Scritto ormai alcuni anni
fa, Lovecraft. Contro il mondo, contro la vita di Michel Houellebecq
mette in rilievo alcuni aspetti dell’universo del discusso scrittore francese
utili a completarne il profilo.
Intanto, come lo stesso
Houellebecq vuole precisare, egli ha individuato in Lovecraft "Un antidoto
sovrano ad ogni forma di realismo". Per l'autore, Lovecraft non è solo il più
grande scrittore di fantascienza, ma anche colui che offre la possibilità, pur
per un solo momento, di estraniarsi dalla realtà, visto che Lovecraft ha vissuto
un intera esistenza all'insegna della fuga dal quotidiano e dalla banalità del
vivere comune.
Houellebecq, che in altri
esempi della sua scrittura (cfr. ad esempio Le particelle elementari)
svela diverse affinità con un altro grande della narrativa di immaginazione, J.
G. Ballard (cfr. bibliografia), in questo libro è gelido, sconfinato e
nichilistico, in un furore artistico che tende a sovrapporre la sua visione del
mondo a quella di Lovecraft.
La realtà e l'unicità ai
tempi di Lovecraft – sostiene il francese – valevano ancora qualcosa, si viveva
in un mondo fatto di cose e persone, non in una caotica virtualità percepita
tramite infiniti messaggi inviati dai media, dove ogni cosa ed il suo contrario
hanno lo stesso diritto di cittadinanza, e dove alla fine ogni cosa è tutto ed
il contrario di tutto.
Il disinteresse del
“visionario di Providence” per l'umanità non deriva da una sorta di nichilismo
disperato, ma secondo Houellebecq da un distaccato razionalismo che ha una lunga
tradizione nello stoicismo, nel libertarismo erudito e nel materialismo
ottocentesco.
D'altronde Houellebecq ne
rimane affascinato perché vorrebbe raggiungere il suo stesso stadio di distacco.

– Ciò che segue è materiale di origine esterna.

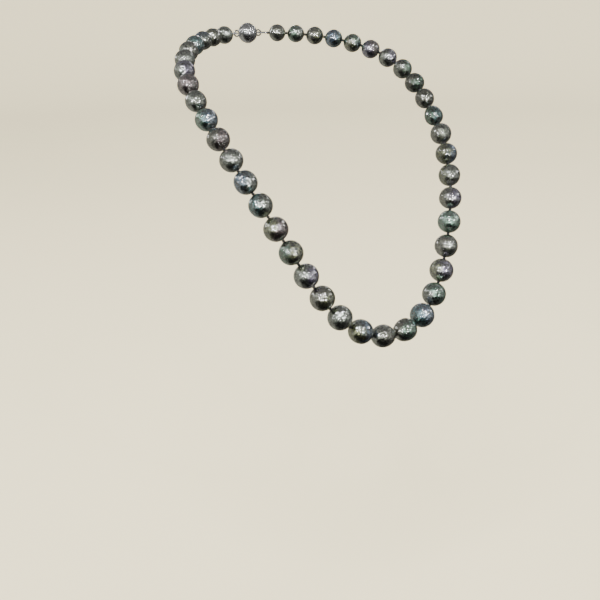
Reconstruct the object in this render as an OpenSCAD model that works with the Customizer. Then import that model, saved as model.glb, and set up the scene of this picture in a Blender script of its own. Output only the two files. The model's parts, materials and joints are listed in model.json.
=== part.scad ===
// Graduated pearl necklace, shown fastened and worn: two mirrored halves of one knotted strand.
// Frame: +Z up, -Y the wearer's front, +X the wearer's left. The origin is on the neck's axis,
// level with the pearls that lie widest over the shoulders.

/* [Drape] */
// Half the width of the loop over the shoulders, to the strand's centreline
half_width = 55.7; // [55.1:0.2:58.1]
// How far the lowest point of the strand lies in front of the neck's axis
front_reach = 60.3; // [59.5:0.2:62.5]
// How far the lowest point hangs below the widest pearls
front_drop = 94.7; // [93.9:0.2:97.1]
// How far the clasp lies behind the neck's axis
nape_reach = 54.2; // [53.4:0.2:56.2]
// How far the clasp lies above the widest pearls
nape_rise = 20.9; // [19.9:0.2:22.9]
// Slope of the strand where it crosses the shoulder, in degrees
shoulder_slope = 38; // [35:0.5:40]
// Flatness of the curve at the lowest point: length of its level handle
front_flat = 35.3; // [34.3:0.1:37.3]
// The point that draws the curve out over the chest: how far to the side of the middle
chest_side = 33.6; // [33.1:0.1:35.1]
// How far that point lies in front of the neck's axis
chest_reach = 43.2; // [42.2:0.1:45.2]
// How far that point lies below the widest pearls
chest_drop = 52.7; // [50.7:0.1:54.7]
// Length of the curve's handle from the shoulder down towards the chest
chest_run = 62.5; // [60.5:0.1:64.5]
// Length of the curve's handle from the shoulder up towards the nape
shoulder_run = 31.5; // [30:0.1:33]
// Flatness of the curve at the nape: length of its level handle
nape_flat = 22; // [20:0.1:24]

/* [Pearls] */
// Diameter of the two largest pearls, at the front
front_pearl = 10.5; // [10:0.05:10.5]
// Diameter of the two smallest pearls, beside the clasp
back_pearl = 8; // [7.5:0.05:8]
// How late along the strand the pearls get smaller: 1 is even, 2 is late
taper = 1.1; // [0.9:0.1:1.2]
// Diameter of the hole drilled through each pearl
drill = 0.9; // [0.8:0.05:1.1]

/* [Thread] */
// Space between two neighbouring pearls, which a knot fills
knot_gap = 0.9; // [0.8:0.05:0.95]
// Diameter of the round knot, seated in the mouths of the two holes beside it
knot = 1.5; // [1.3:0.05:1.6]
// Diameter of the doubled silk thread
silk = 0.7; // [0.4:0.05:0.75]

/* [Clasp] */
// Diameter of the two-part magnetic ball clasp
ball = 9; // [8.5:0.1:9.2]
// Diameter of the magnet disc in each half
magnet = 5; // [4:0.1:5.6]
// Thickness of each magnet disc
magnet_thick = 1.5; // [1:0.1:2]
// Diameter of the wire of the eye on each half
eye_wire = 0.7; // [0.6:0.05:0.75]
// Diameter of the coiled wire that guards the thread in the eye
guard_wire = 0.8; // [0.7:0.05:0.85]

/* [Hidden] */
$fn = 48;
side_pearls = 21;
run = 0.03;      // clearance between a knot and the cup that it turns in
face_gap = 0.05; // from the mirror plane to the flat face of each clasp half
ring_r = 1.3;    // radius of the eye and of the guard's loop, to the middle of the wire

// Overtones of the nacre, and which one each pearl has, from the front to the nape
TONES = [["taupe", [0.30, 0.27, 0.24]], ["violet", [0.31, 0.29, 0.35]],
    ["silver", [0.38, 0.40, 0.38]], ["neutral", [0.30, 0.30, 0.30]],
    ["green", [0.22, 0.28, 0.25]], ["olive", [0.29, 0.30, 0.24]],
    ["blue", [0.24, 0.29, 0.33]], ["rose", [0.36, 0.30, 0.31]]];
tones_l = ["rose", "blue", "silver", "violet", "taupe", "silver", "violet", "olive", "blue",
    "olive", "green", "taupe", "green", "green", "neutral", "violet", "olive", "blue", "taupe",
    "green", "neutral"];
tones_r = ["taupe", "violet", "silver", "neutral", "silver", "green", "olive", "green", "blue",
    "neutral", "taupe", "blue", "green", "taupe", "violet", "silver", "neutral", "green", "blue",
    "olive", "neutral"];
function tone(s, i) = [for (t = TONES) if (t[0] == (s == "l" ? tones_l : tones_r)[i]) t[1]][0];

// The strand bends at these knots: two hinges a side at the back, six bands at the front.
front_cuts = [12, 10, 8, 6, 4, 2, 0];
back_cut = 15;
nape_cut = 18;

// Half of the strand's centreline: one curve up the chest and one from the shoulder to the nape.
front = [0, -front_reach, -front_drop];
chest = [chest_side, -chest_reach, -chest_drop];
side = [half_width, 0, 0];
nape = [0, nape_reach, nape_rise];
climb = [0, cos(shoulder_slope), sin(shoulder_slope)];
chest_curve = [front, front + [front_flat, 0, 0], chest, side - chest_run * climb, side];
nape_curve = [side, side + shoulder_run * climb, nape + [nape_flat, 0, 0], nape];
function bez(p, t) = len(p) == 1 ? p[0] :
    bez([for (k = [1 : len(p) - 1]) (1 - t) * p[k - 1] + t * p[k]], t);
function strand(u) = u < 1 ? bez(chest_curve, u) : bez(nape_curve, u - 1);

// Pearls are numbered from 0 at the front to 20 at the nape. Knot i comes before pearl i.
function dia(i) = front_pearl - (front_pearl - back_pearl) * pow(i / (side_pearls - 1), taper);
function step_on(from, far, lo, hi, n = 32) = n == 0 ? lo :
    let (mid = (lo + hi) / 2)
    norm(strand(mid) - from) < far ? step_on(from, far, mid, hi, n - 1)
                                   : step_on(from, far, lo, mid, n - 1);
function march(i, u) = i == side_pearls ? [u] :
    concat([u], march(i + 1, step_on(strand(u), dia(i) + knot_gap, u, min(u + 0.3, 2))));
knots = [for (u = march(0, 0)) strand(u)];

// The eye's centre, and the far side of its wire, where the guard's loop hangs
eye = nape + [ball / 2 + 1.3, 0, 0];
link = eye + [ring_r, 0, 0];

PEARLS = [for (s = ["l", "r"], i = [0 : side_pearls - 1]) str("pearl_", s, i + 1)];
BANDS = [for (j = [1 : len(front_cuts) - 1]) str("thread_front_", j)];
ENDS = [for (s = ["l", "r"], n = ["thread_back_", "thread_nape_", "guard_", "clasp_half_",
    "magnet_"]) str(n, s)];

// Stands its children on p with their Z axis towards q
module aim(p, q) {
    v = q - p;
    translate(p) rotate([0, acos(v[2] / norm(v)), atan2(v[1], v[0])]) children();
}

// Puts its children on the wearer's left, or mirrored on the right
module on(s) {
    if (s == "l") children();
    else mirror([1, 0, 0]) children();
}

// A pearl drilled through, with a cup in the mouth of each end for the knots
module pearl(i) {
    reach = norm(knots[i + 1] - knots[i]);
    aim(knots[i], knots[i + 1]) difference() {
        translate([0, 0, reach / 2]) sphere(d = dia(i));
        translate([0, 0, -1]) cylinder(d = drill, h = reach + 2);
        for (z = [0, reach]) translate([0, 0, z]) sphere(d = knot + 2 * run);
    }
}

// Thread from knot a to knot b. An end whose knot belongs to the neighbour stops short of it.
module thread(a, b, own_a = true, own_b = true) {
    short = knot / 2 + run;
    for (i = [a : b - 1]) {
        reach = norm(knots[i + 1] - knots[i]);
        from = i == a && !own_a ? short : 0;
        to = i == b - 1 && !own_b ? reach - short : reach;
        aim(knots[i], knots[i + 1]) {
            translate([0, 0, from]) cylinder(d = silk, h = to - from);
            if (i > a || own_a) sphere(d = knot);
            if (i == b - 1 && own_b) translate([0, 0, reach]) sphere(d = knot);
        }
    }
}

module thread_shoulders() {
    color([0.16, 0.16, 0.17])
        for (s = ["l", "r"]) on(s) thread(front_cuts[0], back_cut);
}

module thread_front(j) {
    color([0.16, 0.16, 0.17])
        for (s = ["l", "r"]) on(s) thread(front_cuts[j], front_cuts[j - 1], own_b = false);
}

module thread_back() {
    color([0.16, 0.16, 0.17]) thread(back_cut, nape_cut, own_a = false);
}

module thread_nape() {
    color([0.16, 0.16, 0.17]) thread(nape_cut, side_pearls, own_a = false);
}

module ring(r, wire) {
    rotate_extrude() translate([r, 0]) circle(d = wire);
}

// The coiled guard: a loop through the eye, and a sleeve over the thread up to the last knot
module guard() {
    last = knots[side_pearls];
    sleeve = max(norm(last - link) - ring_r - knot / 2 - run, 0.2);
    color([0.55, 0.55, 0.57]) {
        translate(link) ring(ring_r, guard_wire);
        aim(link, last) translate([0, 0, ring_r])
            cylinder(d = guard_wire + 0.3, h = sleeve);
    }
}

// One half of the ball, with its rim bead, its eye and the pocket for its magnet
module clasp_half() {
    color([0.78, 0.78, 0.8]) {
        translate(nape) rotate([0, 90, 0]) rotate_extrude() difference() {
            union() {
                intersection() {
                    circle(d = ball);
                    translate([0, face_gap]) square(ball);
                }
                translate([ball / 2 - 0.2, face_gap + 0.6]) circle(d = 0.7);
            }
            square([magnet / 2 + 0.02, face_gap + magnet_thick + 0.1]);
        }
        translate(eye) rotate([90, 0, 0]) ring(ring_r, eye_wire);
    }
}

module magnet_disc() {
    color([0.6, 0.6, 0.62]) translate(nape + [face_gap + 0.05, 0, 0]) rotate([0, 90, 0])
        cylinder(d = magnet, h = magnet_thick);
}

for (s = ["l", "r"], i = [0 : side_pearls - 1])
    color(tone(s, i)) on(s) pearl(i);
thread_shoulders();
for (j = [1 : len(front_cuts) - 1])
    thread_front(j);
for (s = ["l", "r"]) {
    on(s) thread_back();
    on(s) thread_nape();
    on(s) guard();
    on(s) clasp_half();
    on(s) magnet_disc();
}
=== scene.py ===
import json
import math
import random

import bmesh
import bpy
import numpy as np
from mathutils import Matrix, Vector


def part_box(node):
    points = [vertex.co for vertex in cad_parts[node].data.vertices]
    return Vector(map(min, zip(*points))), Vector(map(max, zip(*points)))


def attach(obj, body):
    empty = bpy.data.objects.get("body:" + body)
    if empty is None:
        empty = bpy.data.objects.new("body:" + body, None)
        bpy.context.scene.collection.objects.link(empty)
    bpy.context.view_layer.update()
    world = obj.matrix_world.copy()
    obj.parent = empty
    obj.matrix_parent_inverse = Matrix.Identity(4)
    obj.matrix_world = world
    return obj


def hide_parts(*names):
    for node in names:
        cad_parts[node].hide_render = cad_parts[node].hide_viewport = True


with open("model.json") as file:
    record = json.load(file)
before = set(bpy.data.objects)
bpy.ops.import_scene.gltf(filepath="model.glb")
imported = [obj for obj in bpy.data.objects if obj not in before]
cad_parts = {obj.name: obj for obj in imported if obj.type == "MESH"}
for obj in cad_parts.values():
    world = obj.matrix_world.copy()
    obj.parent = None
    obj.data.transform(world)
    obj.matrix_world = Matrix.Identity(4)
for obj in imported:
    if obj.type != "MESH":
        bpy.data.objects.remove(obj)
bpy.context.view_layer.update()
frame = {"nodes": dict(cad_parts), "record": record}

MM = 0.001

# ---------------------------------------------------------------- the strand, as the CAD has it
# lengths are in millimetres here, and in metres once a mesh or a material is made
SIDE = 21                             # pearls on each side
FRONT_PEARL, BACK_PEARL, TAPER = 10.5, 8.0, 1.1
GAP, KNOT, BORE, SILK_D = 0.9, 1.5, 0.9, 0.7
CLEAR = 0.03                          # between a knot and the cup that it turns in
BALL, RING = 9.0, 1.3                 # the clasp's diameter, and the radius of its eyes
SLOPE = math.radians(38)              # of the strand where it crosses the shoulder
FRONT = np.array([0.0, -60.3, -94.7])
CHEST = np.array([33.6, -43.2, -52.7])
SHOULDER = np.array([55.7, 0.0, 0.0])
NAPE = np.array([0.0, 54.2, 20.9])
CLIMB = np.array([0.0, math.cos(SLOPE), math.sin(SLOPE)])
FRONT_FLAT, NAPE_FLAT = np.array([35.3, 0, 0]), np.array([22.0, 0, 0])
CHEST_RUN, SHOULDER_RUN = 62.5, 31.5
CHEST_CURVE = (FRONT, FRONT + FRONT_FLAT, CHEST, SHOULDER - CHEST_RUN * CLIMB, SHOULDER)
NAPE_CURVE = (SHOULDER, SHOULDER + SHOULDER_RUN * CLIMB, NAPE + NAPE_FLAT, NAPE)
# the strand bends at these knots: six bands at the front, and two hinges a side at the back
CUTS = [12, 10, 8, 6, 4, 2, 0]
BACK_CUT, NAPE_CUT = 15, 18


def strand(u):
    """A point of the left half's centreline: 0 at the front, 1 at the shoulder, 2 at the nape."""
    p, t = (CHEST_CURVE, u) if u < 1 else (NAPE_CURVE, u - 1)
    while len(p) > 1:
        p = [(1 - t) * a + t * b for a, b in zip(p, p[1:])]
    return p[0]


def dia(i):
    return FRONT_PEARL - (FRONT_PEARL - BACK_PEARL) * (i / (SIDE - 1)) ** TAPER


def march():
    """The knots' places, stepped along the strand a pearl and a gap at a time."""
    us = [0.0]
    for i in range(SIDE):
        a, far = strand(us[-1]), dia(i) + GAP
        lo, hi = us[-1], min(us[-1] + 0.3, 2)
        for _ in range(32):
            mid = (lo + hi) / 2
            if np.linalg.norm(strand(mid) - a) < far:
                lo = mid
            else:
                hi = mid
        us.append(lo)
    return [strand(u) for u in us]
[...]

Che non significa abbandonare l'umanità alla sua autodistruzione, ma significa
invece trovare proprie risposte a ciò che è ignoto e oscuro perché forse è
proprio lì che si nasconde la verità per quanto riguarda l'equilibrio e la vera
dignità umana.
La caratteristica visione
lovecraftiana di un cosmo e di una volontà sottomessi a forze cieche e
ingovernabili ha esercitato una notevole influenza su Houellebecq.
L’autore francese in
questa occasione abbandona la sua vena umoristica per addentrarsi e farsi
travolgere completamente dall'oscura visione di vita e di morte di Lovecraft, e
anziché rimanerne angosciato trova nuove risposte e comprende il desiderio dello
scrittore stesso, di rompere legami con il mondo perché è esso che nasconde le
paure maggiori che l'essere umano può ricevere.
Il terrore cosmico e il
terrore fisico non esistono, esistono solo le radici dell'angoscia esistenziale
umana. La scoperta di creature mostruose nella provincia americana più
tradizionale e sonnolenta, il riaffiorare di antiche maledizioni, il risveglio
di primordiali e crudeli divinità, la scoperta di resti antiche razze preumane
venute da altri pianeti ci dà la possibilità di sperare che dietro le nostre
paure nascoste nella nostra mente, ci sono luoghi e dimensioni dove un giorno
spereremo di recarci come viaggio alla scoperta della verità su noi stessi e
sull'intera esistenza, almeno come è concepibile in questo universo.
La figura e l’opera di
Lovecraft hanno alimentato furiose condanne e rifiuti – sul piano artistico ma
anche morale – che però non sono stati mai sufficienti a scalfire l’immagine
dell’aristocratico nichilista che, anzi, dall'attacco dei suoi detrattori esce
quasi rinforzato, come creatore di miti, diventato mito egli stesso.
Ancora oggi la letteratura
della fantasia e dell'immaginazione è considerata da molta accademia
appartenente a una sfera inferiore, quando è lampante che molti dei grandi
capolavori del passato hanno ispirato proprio le opere appartenenti in parte o
in toto a quest’area.
E in qualche modo
Lovecraft si avvicina ai grandi tessitori di mitologie, avendone creata una
propria. Chiaramente il giovane scrittore si è ispirato ai precursori del
terrore cosmico, dalle impressioni metafisiche ricavati dalla sua mente
solitaria e nevrotica. È pure fatto noto che da piccolo Lovecraft avesse letto
molti classici della tradizione ellenica (qualcuno insinua, apocrifamente, anche
della cultura mesopotamica, assegnando Chtulhu all’olimpo dei mostri evocati
dalla dea madre Tiamat), così come di quella egizia.